Notably, all of the clouds were located within a relatively narrow band at around 40 degrees south latitude, and most were clustered tightly near 350 degrees west longitude. Both their sporadic appearance and their specific geographic location led the researchers to conclude that the clouds were not arising from the regular convective overturn of the atmosphere due to its heating by the sun (which produces the cloud cover across the moon's southern pole) but, rather, that some process on the surface was creating the clouds.
"If these clouds were due only to the global wind pattern, what we call general circulation, there's no reason the clouds should be linked to a single longitude. They'd be found in a band around the entire moon," Roe says.
Another possible explanation for the clouds' patchy formation is variation in the albedo, or brightness, of the surface. Darker surfaces absorb more sunlight than lighter ones. The air above those warmer spots would be heated, then rise and form convective clouds, much like thunderstorms on a summer's day on Earth. Roe and his colleagues, however, found no differences in the brightness of the surface at 40 degrees south latitude. Clouds can also form over mountains when prevailing winds force air upward, but in that case the clouds should always appear in the identical locations. "We see the clouds regularly appear in the same geographic region, but not always in the exact same location," says Roe.
The other way to make a cloud on Titan is to raise the humidity by directly injecting methane into the atmosphere, and that, the scientists say, is the most likely explanation here.
Exactly how the methane is being injected is still unknown.
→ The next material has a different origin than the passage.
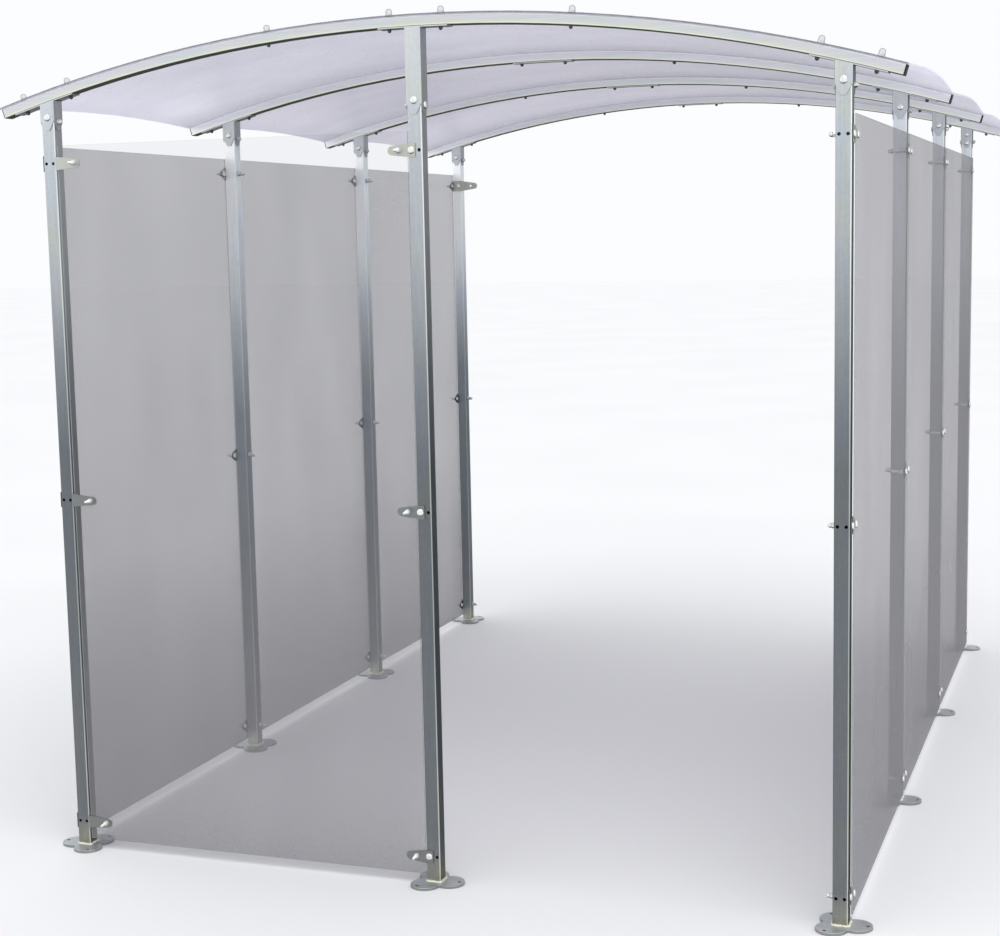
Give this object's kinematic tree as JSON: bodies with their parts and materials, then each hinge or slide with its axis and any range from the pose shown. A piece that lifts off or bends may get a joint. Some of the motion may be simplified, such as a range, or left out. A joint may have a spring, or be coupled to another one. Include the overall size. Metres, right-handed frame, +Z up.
{
  "type": "bike shelter",
  "caption": "Open-fronted bike shelter of galvanised tube posts with a curved translucent roof on four hoops and clear plastic side sheets.",
  "frame": {"origin": "centre of the footprint on the ground, midway between the side walls and between the first and last row of posts", "axes": "+Z up, +Y from the open front to the back, +X to the right seen from the front"},
  "size_m": [2.5594, 3.3912, 2.3798],
  "materials": {
    "post_zinc": "bright zinc, slightly dull",
    "hoop_zinc": "bright zinc with a yellow-green tint",
    "bracket_zinc": "bright zinc",
    "foot_zinc": "dull zinc",
    "black_plastic": "matt",
    "roof_plastic": "translucent, light lavender grey",
    "clear_plastic": "clear"
  },
  "bodies": {
    "root": {"post_left_1": "post_zinc", "post_left_2": "post_zinc", "post_left_3": "post_zinc", "post_left_4": "post_zinc", "post_right_1": "post_zinc", "post_right_2": "post_zinc", "post_right_3": "post_zinc", "post_right_4": "post_zinc", "post_front_middle": "post_zinc", "foot_plate_left_1": "foot_zinc", "foot_plate_left_2": "foot_zinc", "foot_plate_left_3": "foot_zinc", "foot_plate_left_4": "foot_zinc", "foot_plate_right_1": "foot_zinc", "foot_plate_right_2": "foot_zinc", "foot_plate_right_3": "foot_zinc", "foot_plate_right_4": "foot_zinc", "foot_plate_front_middle": "foot_zinc", "roof_hoop_1": "hoop_zinc", "roof_hoop_2": "hoop_zinc", "roof_hoop_3": "hoop_zinc", "roof_hoop_4": "hoop_zinc", "hoop_end_caps": "black_plastic", "hoop_splice_plates": "bracket_zinc", "head_brackets_left": "bracket_zinc", "head_brackets_right": "bracket_zinc", "head_bracket_front_middle": "bracket_zinc", "sheet_lugs_left": "bracket_zinc", "sheet_lugs_right": "bracket_zinc", "front_and_back_clips": "bracket_zinc", "roof_sheet_front": "roof_plastic", "roof_sheet_middle": "roof_plastic", "roof_sheet_back": "roof_plastic", "left_sheet_front": "clear_plastic", "left_sheet_middle": "clear_plastic", "left_sheet_back": "clear_plastic", "right_sheet_front": "clear_plastic", "right_sheet_middle": "clear_plastic", "right_sheet_back": "clear_plastic", "front_sheet": "clear_plastic"}
  },
  "joints": []
}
It may seep out of transient cracks on the surface, or bubble out during the eruption of icy cryovolcanoes.
Although no such features have yet been observed on the moon, Roe and his colleagues believe they may be common. "We think there are numerous sources all over the surface, of varying size, but most below the size that we could see with our instruments," he says.
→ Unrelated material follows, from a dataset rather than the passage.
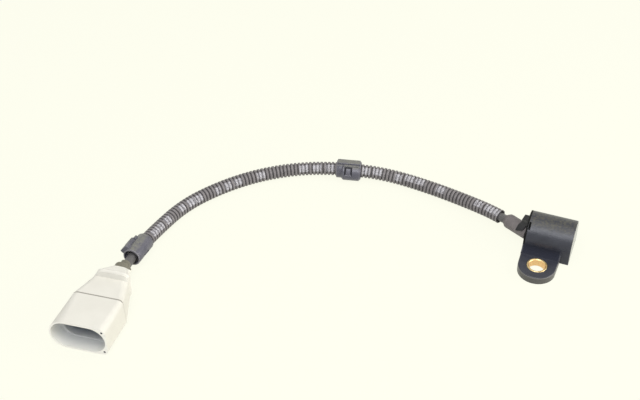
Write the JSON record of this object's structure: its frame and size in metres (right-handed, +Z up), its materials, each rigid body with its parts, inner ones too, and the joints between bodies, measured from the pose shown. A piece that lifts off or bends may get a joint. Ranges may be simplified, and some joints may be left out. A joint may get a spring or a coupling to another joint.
{
  "type": "camshaft position sensor",
  "caption": "Camshaft position sensor with a black moulded head, a brass-lined mounting ear, a lead in corrugated conduit and a pale grey connector.",
  "frame": {"origin": "centre of the bush bore in the mounting ear, on the seating plane", "axes": "+Z up out of the bush along the bolt, +Y from the bolt to the sensing body, -X towards the lead"},
  "size_m": [0.1887, 0.1524, 0.0169],
  "materials": {
    "black_plastic": "satin",
    "boot_rubber": "matt",
    "brass": "turned",
    "carrier_plastic": "moulded",
    "magnet_plate": "plated",
    "chip_epoxy": "moulded",
    "capacitor_ceramic": "fired",
    "tinned_contact": "tinned",
    "core_insulation": "extruded",
    "sheath": "extruded",
    "conduit_grey": "corrugated",
    "clip_plastic": "satin",
    "connector_grey": "moulded",
    "grommet_rubber": "matt",
    "seal_rubber": "moulded",
    "lock_plastic": "moulded"
  },
  "bodies": {
    "root": {"sensor_body": "black_plastic", "end_cap": "black_plastic", "mounting_bush": "brass", "cable_boot": "boot_rubber", "chip_carrier": "carrier_plastic", "hall_chip": "chip_epoxy", "bias_magnet": "magnet_plate", "filter_capacitor": "capacitor_ceramic", "cable_jacket": "sheath", "conduit": "conduit_grey", "mid_clip": "clip_plastic", "end_clip": "clip_plastic", "connector_shroud": "connector_grey", "rear_cover": "connector_grey", "rear_grommet": "grommet_rubber", "terminal_lock": "lock_plastic", "head_terminal_1": "tinned_contact", "head_wire_1": "core_insulation", "contact_pin_1": "tinned_contact", "wire_seal_1": "seal_rubber", "plug_wire_1": "core_insulation", "head_terminal_2": "tinned_contact", "head_wire_2": "core_insulation", "contact_pin_2": "tinned_contact", "wire_seal_2": "seal_rubber", "plug_wire_2": "core_insulation", "head_terminal_3": "tinned_contact", "head_wire_3": "core_insulation", "contact_pin_3": "tinned_contact", "wire_seal_3": "seal_rubber", "plug_wire_3": "core_insulation"}
  },
  "joints": []
}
One large feature near 350 degrees west longitude is probably creating the clump of clouds that forms in that region, while also humidifying the band at 40 degrees latitude, Roe says, "so you end up creating areas where the humidity is elevated by injected methane, making it easier for another, smaller source to also generate clouds. They are like weather fronts that move through. So we are seeing weather, on another planet, with something other than water. With methane. That's cool. It's better than science fiction."